The Rite of Spring Trailer (2:15)
Tristan Trailer (2:57)


Both are presented upscaled to 1080p24 and in a ratio between 1.37:1 and 1.66:1. Sound is lossy Dolby Digital 2.0 mono and gets the job done.

The Micro-Budget Cinema of Michael J. Murphy 1995-1999 Image Gallery: Original Promotional Material (15 images)
Tristan Image Gallery: Original Shooting Script (159 images)

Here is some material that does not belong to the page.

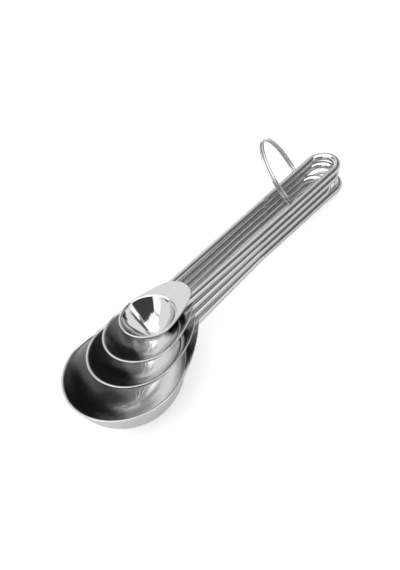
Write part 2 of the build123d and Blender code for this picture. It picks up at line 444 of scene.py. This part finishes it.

Exceptionally chunk HD gallery. Manna from heaven for fans!

IN THE BOX:
120-page liner notes book with new essays by Murphy experts Wayne Maginn, Paul Higson, Darrell Buxton and Johnny Walker, a comprehensive filmography and film credits

A massive hardcopy tome designed to increase understanding and appreciation of Murphy's films. The booklets that Powerhouse Films do for their Indicator releases are second to none and this one is well up to their supremely high standards. The articles here provide exceptional added value.

Packaging

Not sent for review.

Overall

Discs 3-8 contains 12 films shot originally on film, most on 16mm and one on 8mm. Image and sound are about as good as it's possible to be given the various elements used. Some from film, some from standard masters as they're all that survives, Murphy hasn't really looked after his assets very well. Those who purchase this set will need to bear in mind the micro-budget nature of these productions that are one or two notches above home movies. They're very like much more professional, slicker fan made films of the kind one would see in film clubs. Keep expectations modest. Extras are excellent and provide much contextual added value. This set is an absolute labour of love and has been curated within an inch of it's life. It gets my highest possible recommendation.